Was empfehlen Sie einem Unternehmen, welches noch keine Datenschutz-Compliance implementiert hat?
Zuallererst: Keine Panik! Machen Sie sich bewusst und akzeptieren Sie, dass der Datenschutz zu jedem Unternehmen rechtlich zwingend dazugehört.
Konkret kann man wie folgt vorgehen:
Machen Sie eine Ist-Bestandsanalyse. Dies meint, zu analysieren was Sie schon machen und was noch nicht bzw. in welchen Bereichen ggfs. Defizite vorliegen.
- Webseite checken und Interaktionsmöglichkeiten prüfen. Alles und überall, wo Daten gesammelt werden, muss sich in der Datenschutzerklärung auf der Website wiederfinden.
- Bestandsaufnahme von den genutzten IT-Systemen und Arbeitsabläufen durch ein Organigramm und/oder Tabellen visualisieren.
- Die gewonnen Informationen mit Blick auf den Datenfluss dokumentieren und soweit möglich, rechtlich bewerten bzw. einordnen.
- In regelmäßigen Abständen überwachen und anpassen.

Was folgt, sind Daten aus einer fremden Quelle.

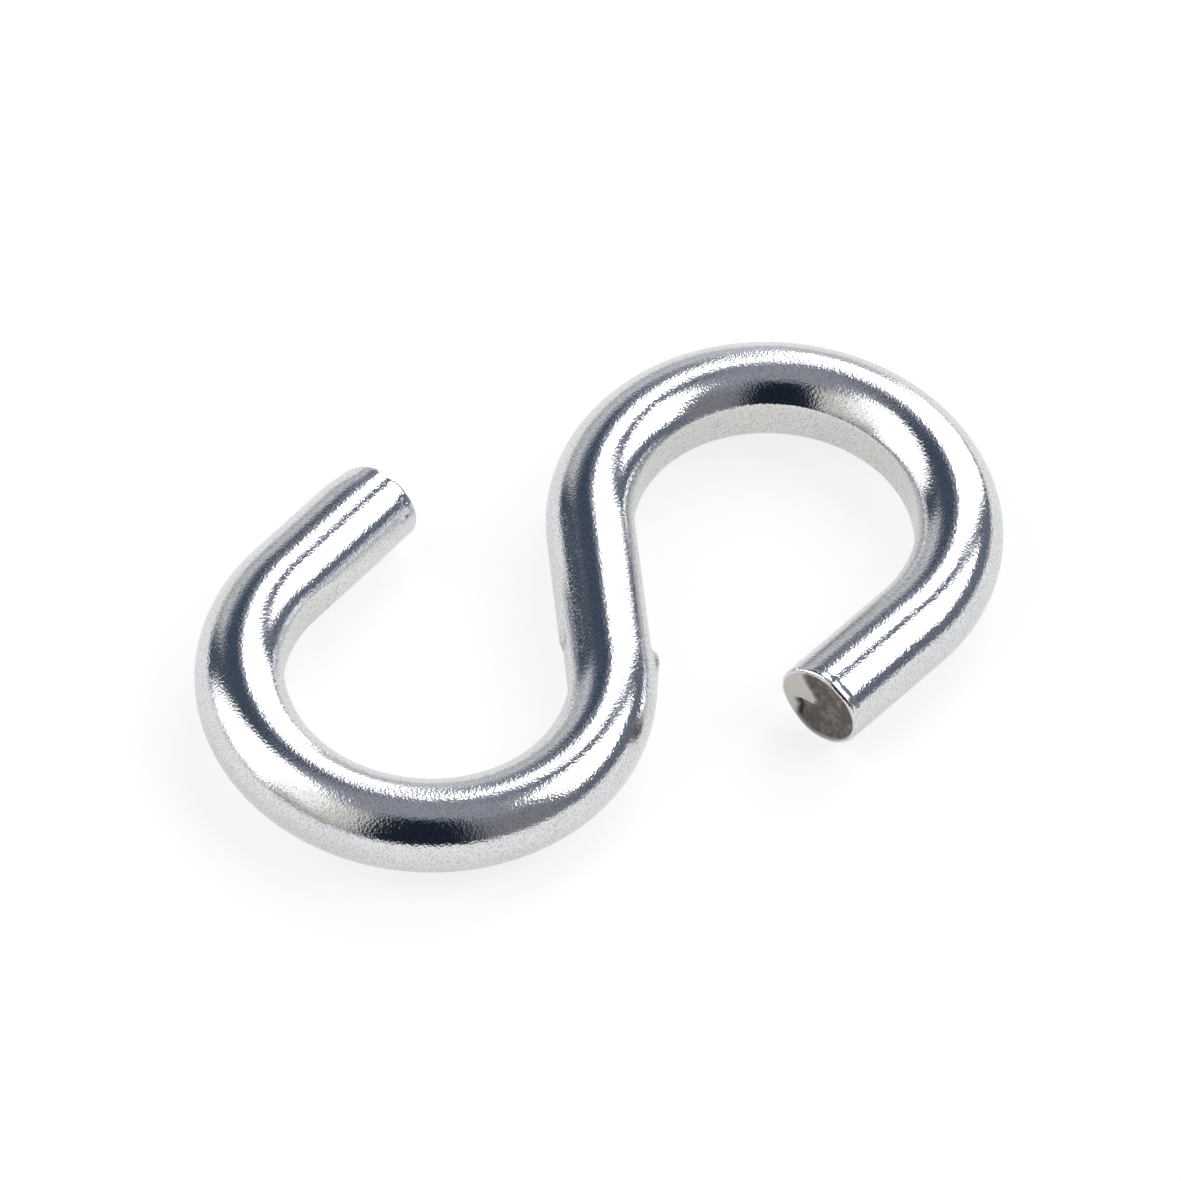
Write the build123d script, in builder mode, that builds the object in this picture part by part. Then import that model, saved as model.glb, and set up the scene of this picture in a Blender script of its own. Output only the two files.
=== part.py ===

Die Ist-Bestandsanalyse kann jedes Unternehmen selbst durchführen, dafür bedarf es lediglich Kenntnisse über das Unternehmen und dessen Strukturen. Bei der konkreten Umsetzung von datenschutzrechtlichen Vorschriften, empfehle ich einen externen Experten zu Rate zu ziehen. Dieser hat das vertiefte und rechtssichere Know-how und die nötige Erfahrung.